Comprehensive Study Notes

The wave function specifying the state of an electron depends not only on the coordinates $x, y$, and $z$ but also on the spin state of the electron. What effect does this have on the wave functions and energy levels of the hydrogen atom?

To a very good approximation, the Hamiltonian operator for a system of electrons does not involve the spin variables but is a function only of spatial coordinates and derivatives with respect to spatial coordinates.

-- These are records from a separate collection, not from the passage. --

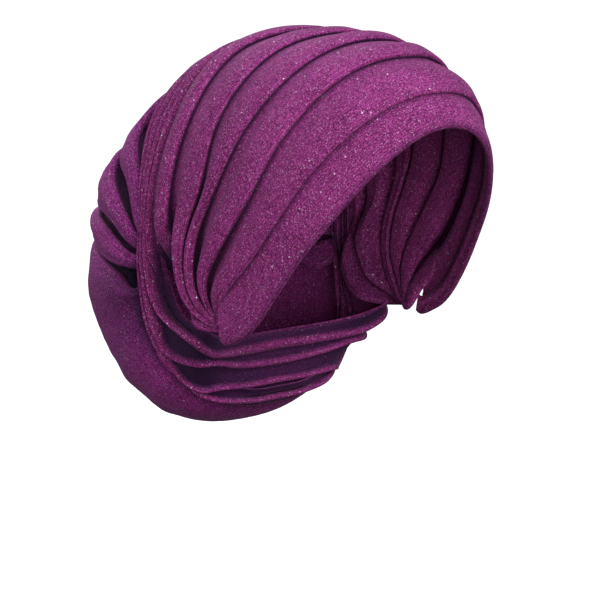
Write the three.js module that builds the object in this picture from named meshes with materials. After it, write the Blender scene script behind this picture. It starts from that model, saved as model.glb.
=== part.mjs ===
// Pre-tied pleated head tie in glitter knit: a fitted front band with a rounded tab over each ear, a crown of
// pleats that fan from a gather behind each ear over the top of the head, a bundle of narrow gathered strands
// that runs round the back of the head and under the nape, and a slouchy bag behind it.
// Millimetres. +Z is up, the wearer faces -Y, the wearer's left is +X. The origin is midway between the ears.
import * as THREE from 'three';

const DEG = Math.PI / 180;

// ---- driving sizes ----
const TOP = 132.0;            // crown of the cap over the ear line
const BOTTOM = -105.8;        // lowest cloth of the bag under the ear line
const WIDEST = 45;            // how far behind the ears the form is widest
const HALF_WIDTH = 81.5;
const FRONT_REACH = 136.2;    // from the widest section to the forehead
const BACK_REACH = 153;       // from the widest section to the back of the bag
const PLAN_FRONT = 2.34, PLAN_BACK = 2.6;       // how square the plan outline is, 2 is an ellipse
const RISE_WIDTH = 2.43, RISE_FRONT = 3.41, RISE_BACK = 1.54;   // how square the form is upward
const SAG_WIDTH = 2.52, SAG_BACK = 2.09;        // and downward
const CLOTH = 2.0;            // wall of the gathered double knit
const GAP = 0.7;              // between pieces
const GATHER = new THREE.Vector3(0, 24, -36);   // axis of the two gathers behind the ears, seen from the side
const BAG_AXIS = new THREE.Vector3(0, 92, 0);   // axis that the folds of the bag fan from

// Fold lines of the cap. theta is the angle from the middle of the head toward the gather at the ear, and each
// number is the angle of the fold round the gather axis, 0 forward, 90 up and 180 backward.
const CAP_THETA = [0, 15, 30, 45, 60, 72, 82, 90];
const CAP_FOLDS = [
  { name: 'pleat_1', phi: [55.5, 56, 56.6, 56.3, 59, 70.5, 94, 100] },
  { name: 'pleat_2', phi: [65.5, 67.5, 69.9, 73, 85.5, 106, 122, 126] },
  { name: 'pleat_3', phi: [75, 77.5, 83, 92, 111, 127, 137, 140] },
  { name: 'pleat_4', phi: [84.5, 88.5, 94.5, 101, 125, 145, 156, 160] },
  { name: 'pleat_5', phi: [94, 99.5, 107, 121, 141, 159, 170, 174] },
  { name: 'bundle', phi: [102, 107, 115, 135, 168, 184, 189, 190] },
];
// Edges of the front band, from the middle of the forehead to the rear corners of the tab.
const BAND = [
  { at: 'forehead', hemTheta: 0, hemPhi: 49, topTheta: 0, topPhi: 55.5 },
  { at: 'temple_front', hemTheta: 15, hemPhi: 47, topTheta: 15, topPhi: 56 },
  { at: 'temple', hemTheta: 30, hemPhi: 43, topTheta: 30, topPhi: 56.6 },
  { at: 'temple_rear', hemTheta: 45, hemPhi: 37.5, topTheta: 45, topPhi: 56.3 },
  { at: 'ear_front', hemTheta: 60, hemPhi: 26, topTheta: 58, topPhi: 58.3 },
  { at: 'ear', hemTheta: 72, hemPhi: 8, topTheta: 67, topPhi: 64.6 },
  { at: 'tab', hemTheta: 80.3, hemPhi: -14, topTheta: 72.5, topPhi: 71.2 },
  { at: 'tab_end', hemTheta: 86.3, hemPhi: -62, topTheta: 76.2, topPhi: 79.5 },
];
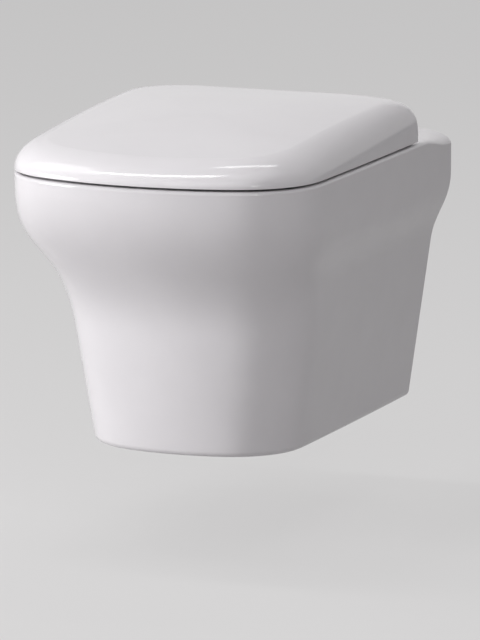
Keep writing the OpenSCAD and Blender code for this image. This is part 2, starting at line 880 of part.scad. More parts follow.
// Height of the lid's outer face at a distance in front of its rear edge
function lid_face(back) =
    let (
        u = 1 - clamp01(back / lid_rear_edge),
        rise = pow(1 - pow(u, lid_rear_square), 1 / lid_rear_square)
    )
    lid_z + mix(lid_skirt, lid_edge_h(along(-lid_rear - back)), rise);

module lid() {
    reach = 42;
    notch_x = lid_eye_x - 3;
    notch_w = seat_eye_x + eye_l + 3 - notch_x;
    notch_h = axis_z + barrel_r + 3 - rim_z;
    face = lid_face(reach);
    color(plastic_white)
        difference() {
            union() {
                difference() {
                    lid_form(0, lid_z, [90, 68, 50, 34, 20, 8, 0], [9, 9, 6, 6]);
                    lid_form(lid_t, lid_z - 1, [90, 55, 28, 8, 0], [6, 6, 4, 4]);
                    mirrored()
                        translate([notch_x, -lid_rear - notch_l, rim_z]) cube([notch_w, notch_l + 1, notch_h]);
                }
                mirrored() {
                    hinge_arm(
                        lid_eye_x,
                        [-lid_rear - reach, face - lid_t / 2],
                        [-lid_rear - reach, face - lid_t - 10]
                    );
                    lid_boss(bumper_bore_d - 2 * push_fit, lid_boss_z);
                }
            }
            mirrored() eye_bore(lid_eye_x);
        }
}

// Round boss under the lid's ceiling that carries a bumper
module lid_boss(d, low) {
    ceiling = lid_z + lid_edge_h(along(-lid_bumper_y)) - lid_t / 2;
    translate([lid_bumper_x, -lid_bumper_y, low]) cylinder(d = d, h = ceiling - low);
}

// Rubber caps that keep the lid off the seat
module lid_bumpers() {
    color(rubber_grey)
        mirrored()
            translate([lid_bumper_x, -lid_bumper_y, seat_top + seat_fit])
                difference() {
                    cylinder(d = bumper_d, h = bumper_h);
                    translate([0, 0, lid_boss_z - seat_top - seat_fit]) cylinder(d = bumper_bore_d, h = bumper_h);
                }
}

pan();
flush_inlet_seal();
fixing_sleeve(-1);  // fixing_sleeve_left
fixing_sleeve(1);  // fixing_sleeve_right
clamp_block(-1);  // clamp_block_left
clamp_block(1);  // clamp_block_right
clamp_screws();
access_plugs();
hinge_base(-1);  // hinge_base_left
hinge_base(1);  // hinge_base_right
base_gaskets();
hinge_screws();
expansion_plugs();
cone_nuts();
hinge_post(-1);  // hinge_post_left
hinge_post(1);  // hinge_post_right
hinge_pin(-1);  // hinge_pin_left
hinge_pin(1);  // hinge_pin_right
damper(-1, "#3d4043");  // seat_damper
damper(1, "#8e2f2a");  // lid_damper
seat();
bushes(seat_eye_x);  // seat_bushes
seat_bumpers();
lid();
bushes(lid_eye_x);  // lid_bushes
lid_bumpers();
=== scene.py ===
# Wall hung toilet: the looks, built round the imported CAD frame. The wall is the plane y = 0, +Z is up.
import bisect
import json
import math

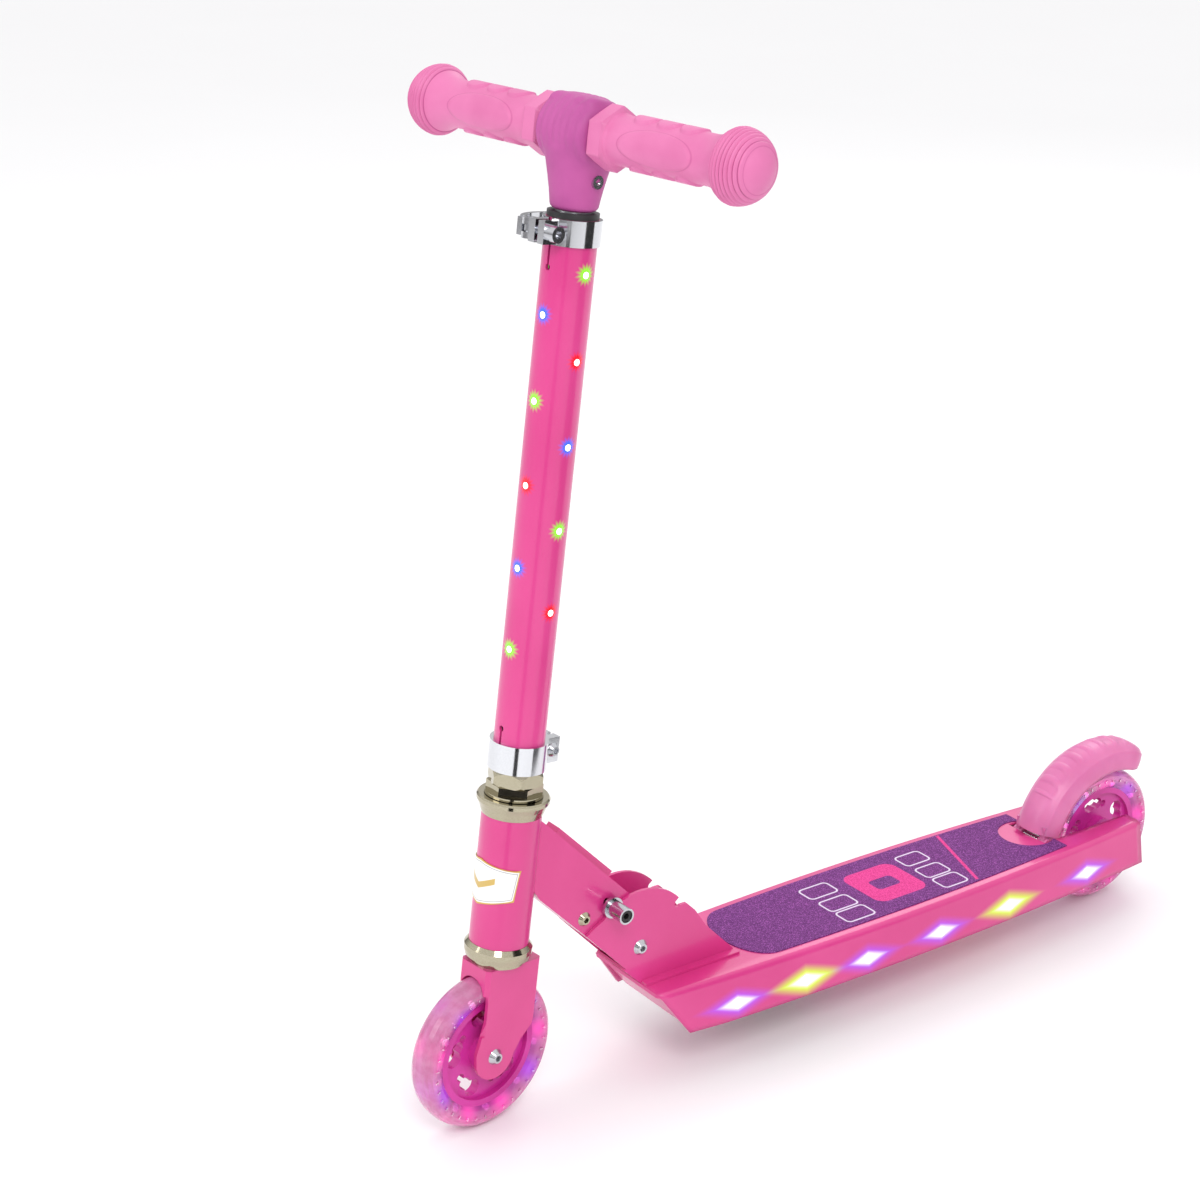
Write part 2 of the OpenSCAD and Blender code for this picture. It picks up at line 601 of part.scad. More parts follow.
module split_clamp(r, h, s0, ear_n, ear_half) {
  difference() {
    union() {
      translate([0, 0, s0]) cylinder(r = r, h = h, $fn = 96);
      translate([stem_r - 3, -ear_half, s0 + 1]) cube([ear_n - stem_r + 8.5, 2 * ear_half, h - 2]);
    }
    translate([0, 0, s0 - 1]) cylinder(r = stem_r, h = h + 2, $fn = 96);
    translate([0, -ear_gap / 2, s0 - 1]) cube([60, ear_gap, h + 2]);
    translate([ear_n, 0, s0 + h / 2]) ycyl(pin_r, -40, 40);
  }
}
module lower_clamp() {
  color([0.85, 0.85, 0.87]) steered() rotate([0, 0, 180])
    split_clamp(clamp_low_r, clamp_h, stem_low_s, lever_n, 8.5);
}
module lower_clamp_bolt() {
  color([0.8, 0.8, 0.8]) steered() translate([-lever_n, 0, stem_low_s + clamp_h / 2])
    ybolt(pin_r, -8.5, 8.5, 5.4, 3);
}
top_clamp_r = stem_r + 1.9;
top_clamp_s = stem_top_s - top_clamp_h;
module top_clamp() {
  color([0.85, 0.85, 0.87]) steered() split_clamp(top_clamp_r, top_clamp_h, top_clamp_s, lever_n, 7.5);
}
module top_bush() {
  color([0.08, 0.08, 0.08]) steered() difference() {
    union() {
      translate([0, 0, stem_top_s]) cylinder(r = 17.8, h = bush_top_s - stem_top_s, $fn = 96);
      translate([0, 0, stem_top_s - 30]) cylinder(r = stem_in_r, h = 31, $fn = 96);
    }
    translate([0, 0, stem_top_s - 40]) cylinder(r = tbar_r + run_gap, h = 60, $fn = 96);
    translate([0, -1, stem_top_s - 31]) cube([30, 2, 30.8]);
  }
}
lever_s = top_clamp_s + top_clamp_h / 2;
module top_skewer() {
  color([0.8, 0.8, 0.8]) steered() translate([lever_n, 0, lever_s]) {
    ycyl(pin_r, lever_y + 5.6, 8);
    difference() {
      ycyl(5.6, 7.5, 16);
      ycyl(2.6, 12, 17);
    }
    // cross pin that the lever turns on
    translate([0, lever_y, -6.5]) cylinder(r = 2.5, h = 13, $fn = 48);
    difference() {
      union() {
        translate([0, lever_y, -2]) cylinder(r = 3.6, h = 4, $fn = 64);
        translate([-3, lever_y, -2]) cube([6, 6, 4]);
      }
      translate([0, lever_y, -10]) cylinder(r = 2.4, h = 20, $fn = 48);
    }
  }
}
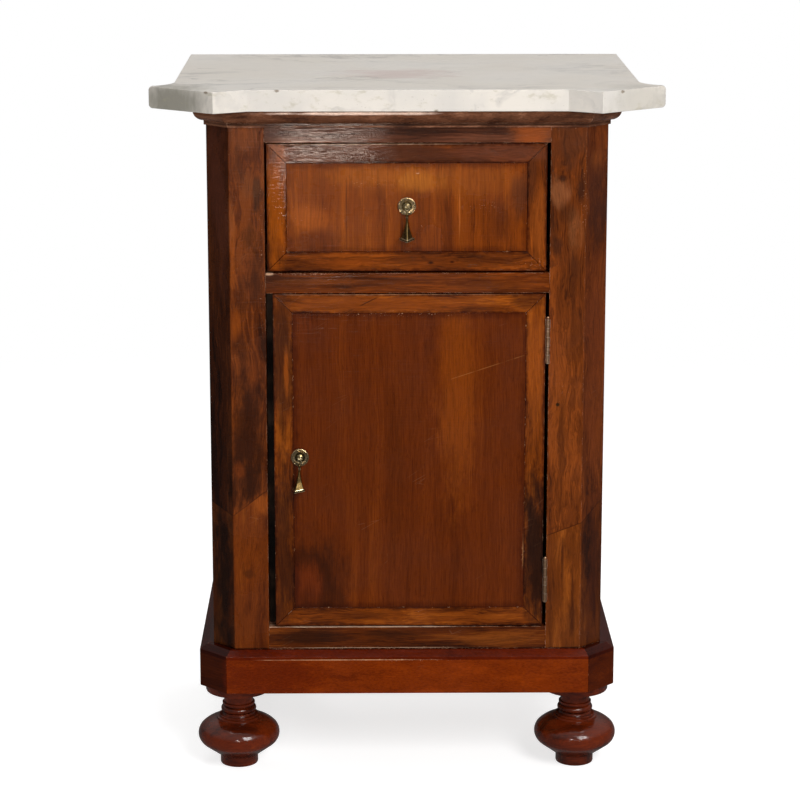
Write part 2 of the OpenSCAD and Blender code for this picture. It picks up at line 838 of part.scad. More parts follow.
// The drawer's bottom, or the groove for it when gap is given.
module drawer_floor(gap = 0) {
    left = drawer_left + drawer_side_t - bottom_in;
    right = drawer_right - drawer_side_t + bottom_in;
    block([left - gap, drawer_inner_y - bottom_in - gap, bottom_z - gap],
          [right + gap, drawer_recess + drawer_len + cut * gap, bottom_z + drawer_bottom_t + gap]);
}

module drawer_bottom() { color(inner_wood) placed() drawer_floor(); }

// The back stands on the bottom, between and through the tails of the sides.
module drawer_back() {
    rear = drawer_recess + drawer_len;
    color(inner_wood)
        placed()
            difference() {
                block([drawer_left, rear - drawer_side_t, bottom_z + drawer_bottom_t + fit_gap],
                      [drawer_right, rear, side_z + drawer_side_h]);
                drawer_sockets(rear - drawer_side_t, drawer_side_t);
            }
}

// ---------------------------------------------------------------- door

module door_board() {
    color(walnut)
        placed()
            difference() {
                bordered_board(door_left, door_right, door_low, door_high, door_recess);
                door_screws(fit_gap);
                at_door_pull() pull_hole();
            }
}

module door_border() {
    color(walnut)
        placed()
            border_strips(door_left, door_right, door_low, door_high, door_recess);
}

// ---------------------------------------------------------------- hinges

// Barrel pieces of a hinge: first is the lowest knuckle, and every second one belongs to a leaf.
module knuckle_row(z, first) {
    for (k = [first : 2 : knuckles - 1])
        translate([axis_x, axis_y, z - hinge_len / 2 + k * knuckle_len + knuckle_gap / 2])
            cylinder(r = barrel_r, h = knuckle_len - knuckle_gap);
}

// A leaf on the face at x0, joined to its knuckles by tabs.
module leaf(z, x0, first) {
    difference() {
        union() {
            block([x0, leaf_start, z - hinge_len / 2], [x0 + leaf_t, leaf_w, z + hinge_len / 2]);
            knuckle_row(z, first);
            for (k = [first : 2 : knuckles - 1]) {
                low = z - hinge_len / 2 + k * knuckle_len + knuckle_gap / 2;
                block([x0, axis_y, low],
                      [x0 + leaf_t, leaf_start + cut, low + knuckle_len - knuckle_gap]);
            }
        }
        translate([axis_x, axis_y, z - hinge_len])
            cylinder(r = hinge_pin_r + pivot_gap, h = 2 * hinge_len);
    }
}

module case_leaf(z) {
    color(brass)
        placed()
            difference() {
                leaf(z, opening_half, 0);
                case_screws(fit_gap);
            }
}

module door_leaf(z) {
    color(brass)
        placed()
            difference() {
                leaf(z, door_right, 1);
                door_screws(fit_gap);
            }
}

module hinge_lower_case_leaf() case_leaf(hinge_zs[0]);
module hinge_upper_case_leaf() case_leaf(hinge_zs[1]);
module hinge_lower_door_leaf() door_leaf(hinge_zs[0]);
module hinge_upper_door_leaf() door_leaf(hinge_zs[1]);

// The pin runs through all five knuckles and hangs by its round head.
module hinge_pin(z) {
    color(brass)
        placed()
            translate([axis_x, axis_y, z - hinge_len / 2]) {
                cylinder(r = hinge_pin_r, h = hinge_len + pin_head_r);
                translate([0, 0, hinge_len - knuckle_gap / 2])
                    cylinder(r = pin_head_r - pin_collar_in, h = pin_head_r);
                translate([0, 0, hinge_len + pin_head_r]) sphere(pin_head_r);
            }
}

module hinge_lower_pin() hinge_pin(hinge_zs[0]);
module hinge_upper_pin() hinge_pin(hinge_zs[1]);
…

As a result, we can separate the stationary-state wave function of a single electron into a product of space and spin parts:

\(
\psi(x, y, z) g\left(m_{s}\right)
\)

where $g\left(m{s}\right)$ is either one of the functions $\alpha$ or $\beta$, depending on whether $m{s}=\frac{1}{2}$ or $-\frac{1}{2}$. [More generally, $g\left(m{s}\right)$ might be a linear combination of $\alpha$ and $\beta ; g\left(m{s}\right)=c{1} \alpha+c{2} \beta$.] Since the Hamiltonian operator has no effect on the spin function, we have

\(
\hat{H}\left[\psi(x, y, z) g\left(m{s}\right)\right]=g\left(m{s}\right) \hat{H} \psi(x, y, z)=E\left[\psi(x, y, z) g\left(m_{s}\right)\right]
\)

and we get the same energies as previously found without taking spin into account. The only difference spin makes is to double the possible number of states. Instead of the state $\psi(x, y, z)$, we have the two possible states $\psi(x, y, z) \alpha$ and $\psi(x, y, z) \beta$. When we take spin into account, the degeneracy of the hydrogen-atom energy levels is $2 n^{2}$ rather than $n^{2}$.